[What is needed]:
Write out the full listing again, exactly as it stands.

Data extract start

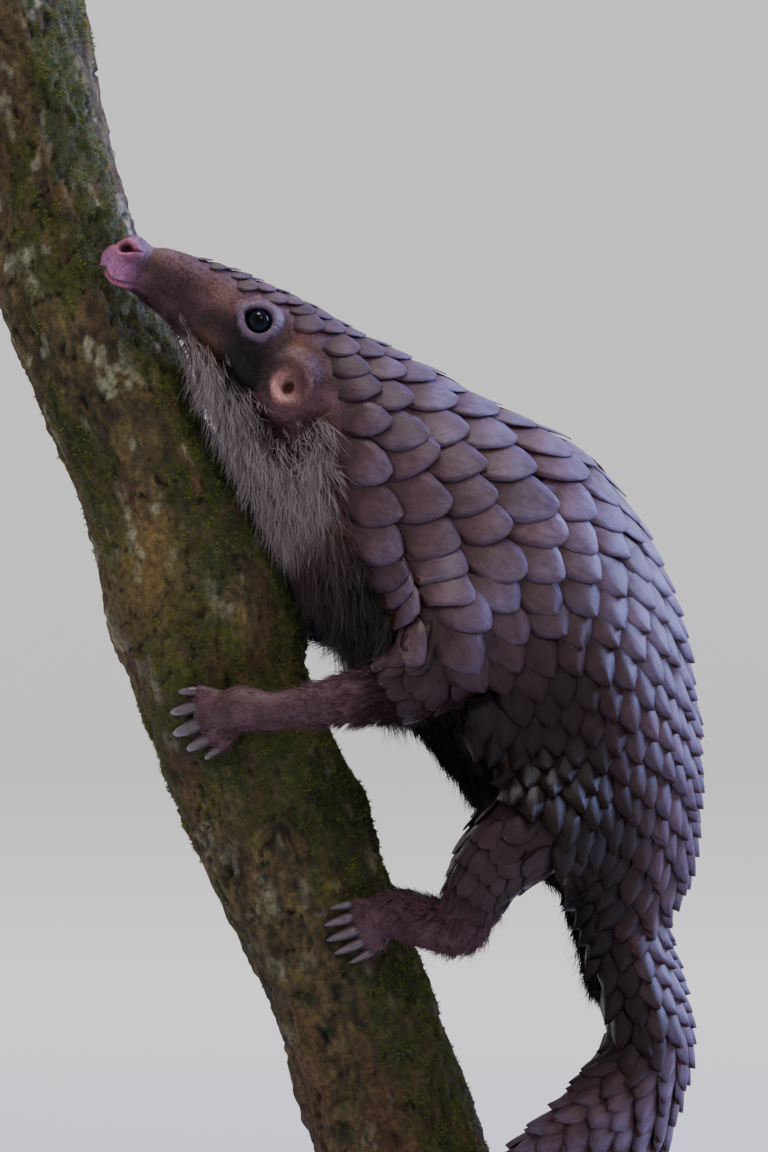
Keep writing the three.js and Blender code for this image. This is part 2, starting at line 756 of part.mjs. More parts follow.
const group = new THREE.Group();
for (const [name, whole] of Object.entries(solids)) {
  const mesh = largest(whole).getMesh();
  const geometry = new THREE.BufferGeometry();
  geometry.setAttribute("position", new THREE.BufferAttribute(mesh.vertProperties, 3));
  geometry.setIndex(new THREE.BufferAttribute(mesh.triVerts, 1));
  geometry.computeVertexNormals();
  const [color, roughness, metalness] = Object.entries(LOOKS).find(([key]) =>
    name.startsWith(key),
  )[1];
  const made = new THREE.Mesh(
    geometry,
    new THREE.MeshStandardMaterial({ color, roughness, metalness }),
  );
  made.name = name;
  group.add(made);
}

export default group;
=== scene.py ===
# A tree pangolin climbing a leaning trunk: the finish of a museum model, as large as life.
# Sizes here are millimetres, as in the solids, and become metres where a mesh is made.
import math

import bmesh
import bpy
import numpy as np
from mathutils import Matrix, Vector
from mathutils.bvhtree import BVHTree
from mathutils.kdtree import KDTree


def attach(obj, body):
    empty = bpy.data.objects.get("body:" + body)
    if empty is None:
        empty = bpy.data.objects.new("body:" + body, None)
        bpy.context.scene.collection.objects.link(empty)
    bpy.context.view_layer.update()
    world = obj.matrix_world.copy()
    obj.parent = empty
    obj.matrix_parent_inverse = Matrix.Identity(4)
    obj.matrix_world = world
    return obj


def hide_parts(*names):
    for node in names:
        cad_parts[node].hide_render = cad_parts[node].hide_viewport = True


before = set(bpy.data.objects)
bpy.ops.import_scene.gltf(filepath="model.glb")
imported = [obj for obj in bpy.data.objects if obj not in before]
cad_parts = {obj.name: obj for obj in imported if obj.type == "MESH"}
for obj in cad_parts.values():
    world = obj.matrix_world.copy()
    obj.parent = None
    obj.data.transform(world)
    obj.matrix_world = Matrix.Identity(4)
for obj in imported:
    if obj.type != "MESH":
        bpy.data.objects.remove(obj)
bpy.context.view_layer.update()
MM = 0.001
random = np.random.default_rng(11)

# The photograph's height in pixels and the size of one at the animal, and the camera's place
PHOTO = {"height": 1152, "mm_per_pixel": 0.35}
CAMERA = {"x": -16.1, "y": -3000.0, "z": 367.2, "sensor": 36.0}

# Driving dimensions that the solids have as well
BASE = {"length": 300, "width": 210, "thickness": 18, "corner": 26, "bevel": 3}
ROD = {"radius": 5, "spacing": 26, "under": 20}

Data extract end

[Completed exercise]:
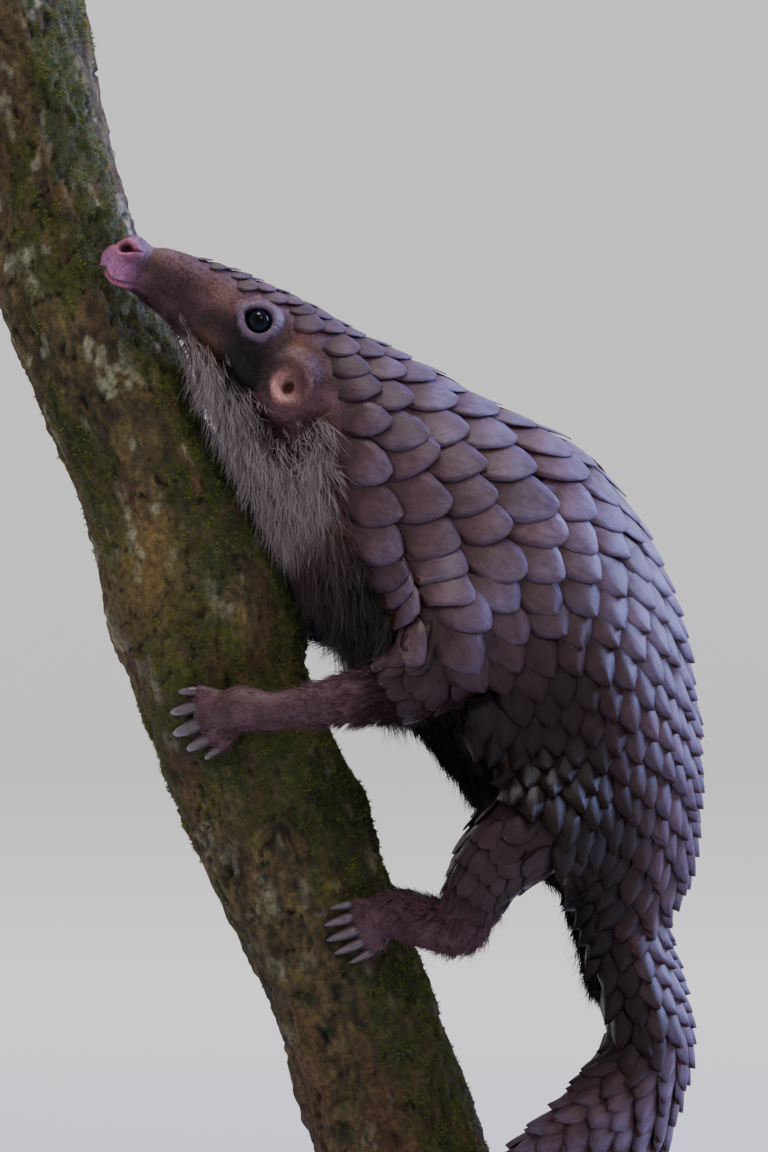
Keep writing the three.js and Blender code for this image. This is part 2, starting at line 756 of part.mjs. More parts follow.
const group = new THREE.Group();
for (const [name, whole] of Object.entries(solids)) {
  const mesh = largest(whole).getMesh();
  const geometry = new THREE.BufferGeometry();
  geometry.setAttribute("position", new THREE.BufferAttribute(mesh.vertProperties, 3));
  geometry.setIndex(new THREE.BufferAttribute(mesh.triVerts, 1));
  geometry.computeVertexNormals();
  const [color, roughness, metalness] = Object.entries(LOOKS).find(([key]) =>
    name.startsWith(key),
  )[1];
  const made = new THREE.Mesh(
    geometry,
    new THREE.MeshStandardMaterial({ color, roughness, metalness }),
  );
  made.name = name;
  group.add(made);
}

export default group;
=== scene.py ===
# A tree pangolin climbing a leaning trunk: the finish of a museum model, as large as life.
# Sizes here are millimetres, as in the solids, and become metres where a mesh is made.
import math

import bmesh
import bpy
import numpy as np
from mathutils import Matrix, Vector
from mathutils.bvhtree import BVHTree
from mathutils.kdtree import KDTree


def attach(obj, body):
    empty = bpy.data.objects.get("body:" + body)
    if empty is None:
        empty = bpy.data.objects.new("body:" + body, None)
        bpy.context.scene.collection.objects.link(empty)
    bpy.context.view_layer.update()
    world = obj.matrix_world.copy()
    obj.parent = empty
    obj.matrix_parent_inverse = Matrix.Identity(4)
    obj.matrix_world = world
    return obj


def hide_parts(*names):
    for node in names:
        cad_parts[node].hide_render = cad_parts[node].hide_viewport = True


before = set(bpy.data.objects)
bpy.ops.import_scene.gltf(filepath="model.glb")
imported = [obj for obj in bpy.data.objects if obj not in before]
cad_parts = {obj.name: obj for obj in imported if obj.type == "MESH"}
for obj in cad_parts.values():
    world = obj.matrix_world.copy()
    obj.parent = None
    obj.data.transform(world)
    obj.matrix_world = Matrix.Identity(4)
for obj in imported:
    if obj.type != "MESH":
        bpy.data.objects.remove(obj)
bpy.context.view_layer.update()
MM = 0.001
random = np.random.default_rng(11)

# The photograph's height in pixels and the size of one at the animal, and the camera's place
PHOTO = {"height": 1152, "mm_per_pixel": 0.35}
CAMERA = {"x": -16.1, "y": -3000.0, "z": 367.2, "sensor": 36.0}

# Driving dimensions that the solids have as well
BASE = {"length": 300, "width": 210, "thickness": 18, "corner": 26, "bevel": 3}
ROD = {"radius": 5, "spacing": 26, "under": 20}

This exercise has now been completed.